I don't like taking anything that alters my sense of reality I'm accustomed to. Drugs, alcohol, meds, etc.


----------



## ~Jessie~ (Jan 22, 2007)

I don't like taking any medication for anything unless I absolutely have too. Part of it is from what it might do to me but it is more about taking anything in pill form. I have a fear of choking on it. I had tried taking a multivitamin one year(I broke it in half) and I just couldn't swallow the thing. Ever since then I just can't bring myself to down any pill of any kind unless its real small. But even then it is difficult since I get a dry throat from the anxiety of swallowing it lol

I don't believe I have any allergic reactions to any, however, when I experienced an allergy attack 4 years ago. I took a Benadryl without even thinking twice about my fear of choking. It saved me. My breathing has been a bit off and kick started my asthma again since that happened. I did have somebody nearby but totally oblivious to my cry for help so I'm thankful I took it when I did.

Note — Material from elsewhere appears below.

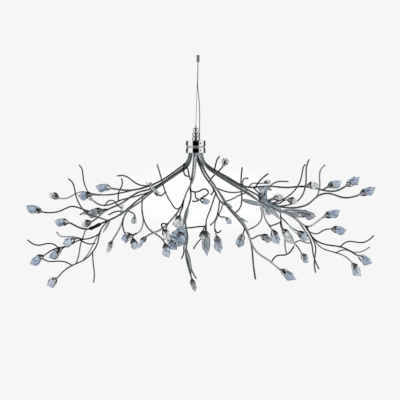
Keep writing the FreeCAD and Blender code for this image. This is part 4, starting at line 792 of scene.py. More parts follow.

Otherwise I try not to take any if I can help it unless I can swallow it with ease; and no I am not on any medication either because of it; don't really want to for my anxiety though. I've got arthritis to deal with but don't take anything for it either. Been just trying natural remedies until I figure out what I can take for it that won't choke me. 

Oh I did have to take something to get rid of a bug in me a year ago and that was complete nightmare. The side effects for it was also the die-off symptoms so I couldn't tell if it was doing its job or if it was the side effects. Fortunately it worked and I'm better but I hope I never go through that again, ever. It's the only 'real' medication I've had to take in awhile.


----------



## VanillaCupcake31 (Nov 19, 2013)

So glad I found this!! I get anxiety over ALL medication!! Even my Zantac 75 that I take on a pretty regular basis will make me freak out! I know nothing will happen besides my heartburn will go away but I sit and wait for some sort of reaction to happen... Lord help me when I have to take medication for a cold or infection. This all started after I was given a prescription for anxiety and the pharmacist royaly screwed up and gave me medicine for heart failure. After only 3 pills and a blackout I ended up in the hospital.


----------



## nikkib (Nov 21, 2013)

I don't take prescriptions medicine. I take a lot of vitamins. The first few times I take them, it feels like my throat is closing and my heart starts racing. A few times, I thought I was going to die. If I have a chance to think about it at all, I will completely freak myself out.


----------